Give back exactly the lines running from the line that holds "torso_axis(flap)), CAMEL, blazer)" through the line that holds "bpy.context.scene.collection.objects.link(rigid_bodies[body])", ends included, and no other lines.

::::::::

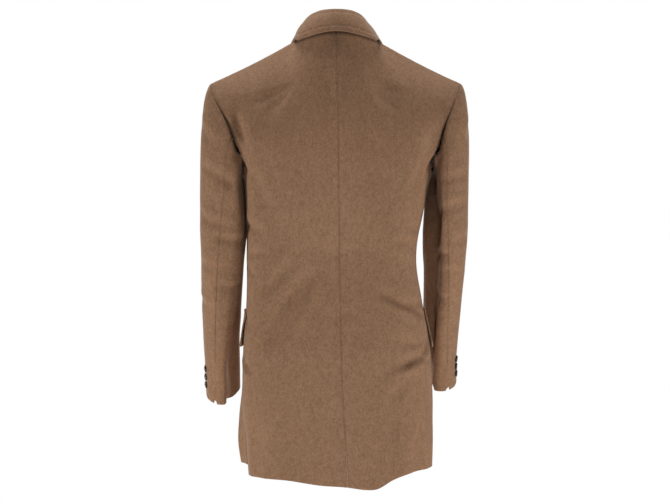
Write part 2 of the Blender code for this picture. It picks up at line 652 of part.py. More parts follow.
def fall_panel(stations, fronts):
    """The turned-down collar: it rolls over the stand and falls to its outer edge."""
    end = COLLAR_FRONT[-1]
    halves = {}
    for side in ("left", "right"):
        columns = [fall_column(top, edge) for _, top, edge in stations[side]]
        line = edge_roll(fronts[side], GORGE, ROLL_TURNS)
        for s in FALL_STEPS:
            line.append(on_collar_ground(fronts[side], GORGE + end.lean * s, end.width * s))
        halves[side] = columns + [line]
    return np.array(halves["right"][:0:-1] + halves["left"]).transpose(1, 0, 2)


def flap_panel(side):
    """A pocket flap, made from the points of the side and front under it, moved out."""
    sign = side_sign(side)
    rows = []
    for t in FLAP_ROWS:
        line = []
        for u in FLAP_STEPS:
            turn = FLAP_TURNS[0] + (FLAP_TURNS[1] - FLAP_TURNS[0]) * u
            near = min(u, 1 - u) / FLAP_ROUNDED
            corner = FLAP_CORNER * (1 - np.sqrt(1 - (1 - min(near, 1)) ** 2)) * t
            z = FLAP_TOP + (FLAP_BOTTOM - FLAP_TOP) * t + corner
            point = torso(z, sign * turn)
            ahead = torso(z, sign * (turn + 1))
            normal = np.cross(ahead - point, (0, 0, sign))
            normal /= np.linalg.norm(normal)
            if normal @ (point - (0, MID_Y, point[2])) < 0:
                normal = -normal
            line.append(point + normal * (CLOTH + LAY_GAP + FLAP_CLEAR + FLAP_LIFT * t * t))
        rows.append(line)
    return np.array(rows)


def share_normals(panels):
    """Where seams meet, every piece gets the same wall direction and depth."""
    places = {}
    for name, (grid, normals) in panels.items():
        rows, columns = grid.shape[:2]
        for i in range(rows):
            for j in range(columns):
                if i in (0, rows - 1) or j in (0, columns - 1):
                    key = tuple(np.round(grid[i, j] / SAME_PLACE + 0.137).astype(int))
                    places.setdefault(key, []).append((name, i, j))
    shared = {name: (grid, normals.copy()) for name, (grid, normals) in panels.items()}
    for found in places.values():
        if len({name for name, _, _ in found}) < 2:
            continue
        mean = sum(panels[name][1][i, j] for name, i, j in found)
        mean /= np.linalg.norm(mean)
        lean = np.mean([max(mean @ panels[name][1][i, j], 0.5) for name, i, j in found])
        for name, i, j in found:
            shared[name][1][i, j] = mean / lean
    return shared


def drawn_in(grid, gap):
    """The grid with each edge moved in by half a seam gap."""
    grid = grid.copy()
    for axis in (0, 1):
        lines = np.moveaxis(grid, axis, 0)
        for edge, inner in ((0, 1), (-1, -2)):
            way = lines[inner] - lines[edge]
            way /= np.linalg.norm(way, axis=1, keepdims=True)
            lines[edge] = lines[edge] + way * gap
    return grid


def material(name, colour, roughness):
    mat = bpy.data.materials.new(name)
    mat.use_nodes = True
    shader = mat.node_tree.nodes["Principled BSDF"]
    shader.inputs["Base Color"].default_value = colour
    shader.inputs["Roughness"].default_value = roughness
    shader.inputs["Metallic"].default_value = 0.0
    return mat


def wall(name, grid, depth, colour, collection):
    """A closed wall of cloth between a grid and its copy one cloth thickness in."""
    outer = drawn_in(grid, SEAM_GAP / 2)
    inner = drawn_in(grid - depth * CLOTH, SEAM_GAP / 2)
    rows, columns = grid.shape[:2]
    points = np.concatenate([outer.reshape(-1, 3), inner.reshape(-1, 3)])
    index = np.arange(rows * columns).reshape(rows, columns)
    low = rows * columns
    corners = (index[:-1, :-1], index[:-1, 1:], index[1:, 1:], index[1:, :-1])
    quads = np.stack(corners, axis=-1).reshape(-1, 4)
    faces = quads.tolist() + (quads[:, ::-1] + low).tolist()
    rim = np.concatenate([index[0], index[1:, -1], index[-1, -2::-1], index[-2:0:-1, 0]])
    heights = grid.reshape(-1, 3) @ RIM_WAY
    for a, b in zip(rim.tolist(), np.roll(rim, -1).tolist()):
        if heights[a] > heights[b]:
            faces += [[b, a, b + low], [a, a + low, b + low]]
        else:
            faces += [[b, a, a + low], [b, a + low, b + low]]
    mesh = bpy.data.meshes.new(name)
    mesh.from_pydata(points.tolist(), [], faces)
    shape = bmesh.new()
    shape.from_mesh(mesh)
    bmesh.ops.recalc_face_normals(shape, faces=shape.faces)
    if shape.calc_volume(signed=True) < 0:
        bmesh.ops.reverse_faces(shape, faces=shape.faces)
    shape.to_mesh(mesh)
    shape.free()
    return add_object(name, mesh, material(name + "_cloth", colour, 0.9), collection)


def add_object(name, mesh, mat, collection):
    mesh.materials.append(mat)
    mesh.shade_smooth()
    mesh.set_sharp_from_angle(angle=radians(40))
    obj = bpy.data.objects.new(name, mesh)
    collection.objects.link(obj)
    return obj


def button(name, radius, steps, place, facing, collection):
    """A turned button with a raised rim, its flat back on the cloth."""
    tall = radius * 0.34
    profile = ((0.0, tall * 0.55), (0.62 * radius, tall * 0.6), (0.78 * radius, tall),
               (0.94 * radius, tall * 0.9), (radius, tall * 0.45), (0.86 * radius, 0.0),
               (0.0, 0.0))
    mesh = bpy.data.meshes.new(name)
    edges = [(k, k + 1) for k in range(len(profile) - 1)]
    mesh.from_pydata([(x, 0.0, z) for x, z in profile], edges, [])
    obj = add_object(name, mesh, material(name + "_horn", HORN, 0.35), collection)
    turned = obj.modifiers.new("Turned", "SCREW")
    turned.steps = steps
    turned.render_steps = steps
    turned.use_merge_vertices = True
    turned.merge_threshold = 0.0001
    turned.use_smooth_shade = True
    obj.location = place + facing * BUTTON_LIFT
    obj.rotation_mode = "QUATERNION"
    obj.rotation_quaternion = Vector(facing).to_track_quat("Z", "Y")
    return obj


def on_front(grid, x, z):
    """(place, facing) on a front's outer facets, looking in from the front."""
    best = None
    for i in range(grid.shape[0] - 1):
        for j in range(grid.shape[1] - 1):
            near, next_, past, over = grid[i, j], grid[i, j + 1], grid[i + 1, j + 1], grid[i + 1, j]
            splits = (near, next_, past), (near, past, over), (next_, past, over), (near, next_, over)
            for a, b, c in splits:
                sides = np.array([[b[0] - a[0], c[0] - a[0]], [b[2] - a[2], c[2] - a[2]]])
                u, v = np.linalg.solve(sides, np.array([x - a[0], z - a[2]]))
                if min(u, v) < -1e-6 or u + v > 1 + 1e-6:
                    continue
                place = a + u * (b - a) + v * (c - a)
                if best is None or place[1] < best[0][1]:
                    normal = np.cross(b - a, c - a)
                    best = place, normal * -np.sign(normal[1])
    place, normal = best
    return place, normal / np.linalg.norm(normal)


def on_sleeve(grid, row, column):
    """(place, facing) on a sleeve at a fractional row and column of its rings."""
    i, j = int(row), int(column)
    a, b = row - i, column - j
    near, far = grid[i] * (1 - a) + grid[i + 1] * a, grid[i + 1] - grid[i]
    place = near[j] * (1 - b) + near[j + 1] * b
    normal = np.cross(near[j + 1] - near[j], far[j])
    if normal @ (place - near.mean(axis=0)) < 0:
        normal = -normal
    return place, normal / np.linalg.norm(normal)


def buttons(fronts, sleeves, collection):
    """Six buttons on the fronts, and a row of small ones up each cuff by its vent."""
    for number, spot in enumerate(FRONT_BUTTONS, 1):
        side = "left" if spot.x > FRONT_EDGE else "right"
        place, facing = on_front(fronts[side].whole, spot.x, spot.z)
        button(f"button_front_{number}", FRONT_BUTTON, 18, place, facing, collection)
    for side, grid in sleeves.items():
        for number in range(CUFF_BUTTONS):
            row = len(grid) - 1 - CUFF_BUTTON_ROWS[0] - CUFF_BUTTON_ROWS[1] * number
            place, facing = on_sleeve(grid, row, CUFF_BUTTON_COLUMN)
            button(f"cuff_button_{side}_{number + 1}", CUFF_BUTTON, 12, place, facing, collection)


def main():
    for obj in list(bpy.data.objects):
        bpy.data.objects.remove(obj, do_unlink=True)
    blazer = bpy.data.collections.new("double_breasted_blazer")
    bpy.context.scene.collection.children.link(blazer)

    panels = {}
    centres = {}
    sleeves = {}
    fronts = {}
    for side in ("left", "right"):
        for name, grid in (("back_", back_panel(side)), ("side_", side_panel(side)),
                           ("front_", front_panel(side))):
            panels[name + side] = (grid, normals_of(grid, torso_axis(grid)))
        grid, seam = sleeve_grid(side)
        axis = np.broadcast_to(grid.mean(axis=1, keepdims=True), grid.shape)
        around = normals_of(grid, axis)
        sleeves[side] = grid
        panels["top_sleeve_" + side] = (grid[:, :seam + 1], around[:, :seam + 1])
        panels["under_sleeve_" + side] = (grid[:, seam:], around[:, seam:])
        fronts[side] = Front(side)
    stations = {
        side: collar_stations(side, fronts[side])
        for side in ("left", "right")
    }
    stand = stand_panel(stations["left"], stations["right"])
    panels["collar_stand"] = (stand, normals_of(stand, neck_axis(stand)))
    for name, (grid, depth) in share_normals(panels).items():
        wall(name, grid, depth, CAMEL_COLLAR if "collar" in name else CAMEL, blazer)
    fall = fall_panel(stations, fronts)
    wall("collar_fall", fall, normals_of(fall, neck_axis(fall)), CAMEL_COLLAR, blazer)
    for side in ("left", "right"):
        lapel = lapel_panel(fronts[side])
        wall("lapel_" + side, lapel, normals_of(lapel, torso_axis(lapel)), CAMEL, blazer)
        flap = flap_panel(side)
        wall("pocket_flap_" + side, flap, normals_of(flap, torso_axis(flap)), CAMEL, blazer)
    buttons(fronts, sleeves, blazer)


main()
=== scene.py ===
# %% [markdown]
# A long double-breasted blazer in camel wool, filled out as if it were worn, with nobody in it.
# Its panels are already cut and placed as solids, in metres, with the neck at the origin and the
# front facing -Y. Here each panel gets its real surface: the soft fall of the cloth, its creases
# and seams, the felted nap and the stitching. The solids are loaded first and never moved.

# %% The cut panels as a fixed frame
import json
import math
from collections import namedtuple

import bmesh
import bpy
import numpy as np
from mathutils import Matrix, Vector
from mathutils.kdtree import KDTree

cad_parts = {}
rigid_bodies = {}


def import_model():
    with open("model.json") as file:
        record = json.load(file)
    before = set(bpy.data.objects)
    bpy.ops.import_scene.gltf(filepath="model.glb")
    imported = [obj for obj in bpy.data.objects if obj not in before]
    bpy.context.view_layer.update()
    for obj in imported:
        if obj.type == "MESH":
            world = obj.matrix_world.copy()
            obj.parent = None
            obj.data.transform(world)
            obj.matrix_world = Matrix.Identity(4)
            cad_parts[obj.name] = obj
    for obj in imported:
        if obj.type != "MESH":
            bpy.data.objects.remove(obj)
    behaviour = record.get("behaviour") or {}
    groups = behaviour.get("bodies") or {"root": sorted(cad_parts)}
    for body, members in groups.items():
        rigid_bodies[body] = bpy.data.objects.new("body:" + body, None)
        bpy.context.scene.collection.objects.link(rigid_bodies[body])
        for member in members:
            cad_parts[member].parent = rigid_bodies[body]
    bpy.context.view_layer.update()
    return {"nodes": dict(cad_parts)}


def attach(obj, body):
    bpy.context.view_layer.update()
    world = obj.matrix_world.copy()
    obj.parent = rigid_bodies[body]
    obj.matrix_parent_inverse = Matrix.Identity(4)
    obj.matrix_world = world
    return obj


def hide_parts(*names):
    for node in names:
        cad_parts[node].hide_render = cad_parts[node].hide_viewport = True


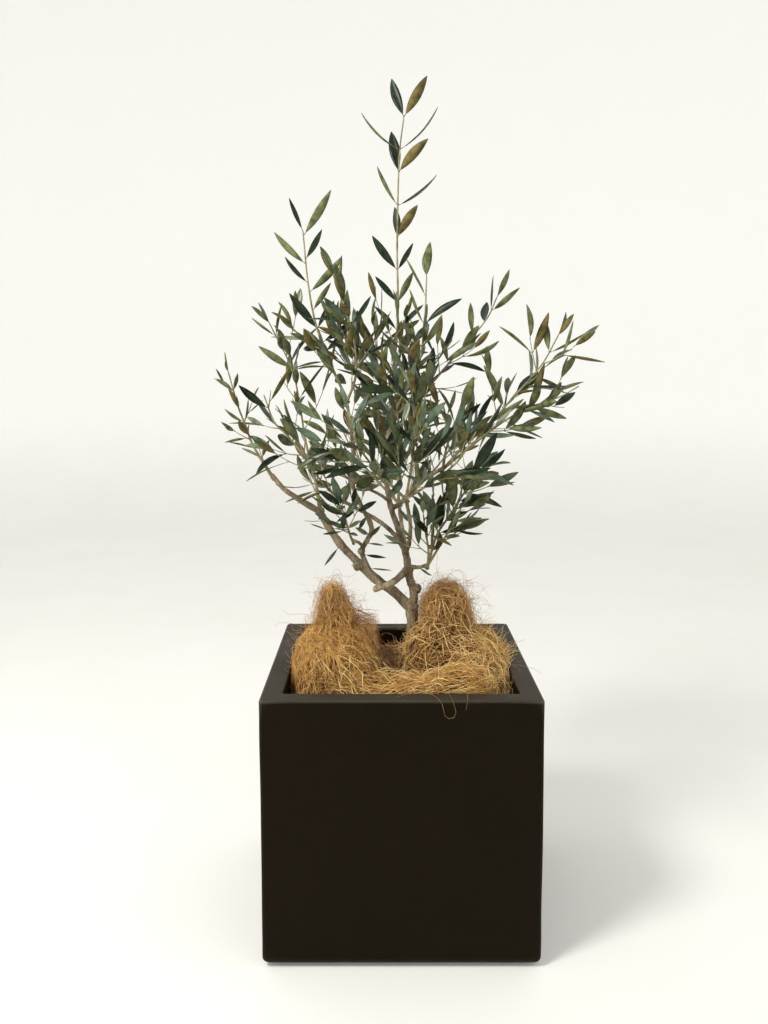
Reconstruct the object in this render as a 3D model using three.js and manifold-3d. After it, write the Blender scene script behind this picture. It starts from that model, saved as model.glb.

::::::::

Answer to this task
        wall("pocket_flap_" + side, flap, normals_of(flap, torso_axis(flap)), CAMEL, blazer)
    buttons(fronts, sleeves, blazer)


main()
=== scene.py ===
# %% [markdown]
# A long double-breasted blazer in camel wool, filled out as if it were worn, with nobody in it.
# Its panels are already cut and placed as solids, in metres, with the neck at the origin and the
# front facing -Y. Here each panel gets its real surface: the soft fall of the cloth, its creases
# and seams, the felted nap and the stitching. The solids are loaded first and never moved.

# %% The cut panels as a fixed frame
import json
import math
from collections import namedtuple

import bmesh
import bpy
import numpy as np
from mathutils import Matrix, Vector
from mathutils.kdtree import KDTree

cad_parts = {}
rigid_bodies = {}


def import_model():
    with open("model.json") as file:
        record = json.load(file)
    before = set(bpy.data.objects)
    bpy.ops.import_scene.gltf(filepath="model.glb")
    imported = [obj for obj in bpy.data.objects if obj not in before]
    bpy.context.view_layer.update()
    for obj in imported:
        if obj.type == "MESH":
            world = obj.matrix_world.copy()
            obj.parent = None
            obj.data.transform(world)
            obj.matrix_world = Matrix.Identity(4)
            cad_parts[obj.name] = obj
    for obj in imported:
        if obj.type != "MESH":
            bpy.data.objects.remove(obj)
    behaviour = record.get("behaviour") or {}
    groups = behaviour.get("bodies") or {"root": sorted(cad_parts)}
    for body, members in groups.items():
        rigid_bodies[body] = bpy.data.objects.new("body:" + body, None)
        bpy.context.scene.collection.objects.link(rigid_bodies[body])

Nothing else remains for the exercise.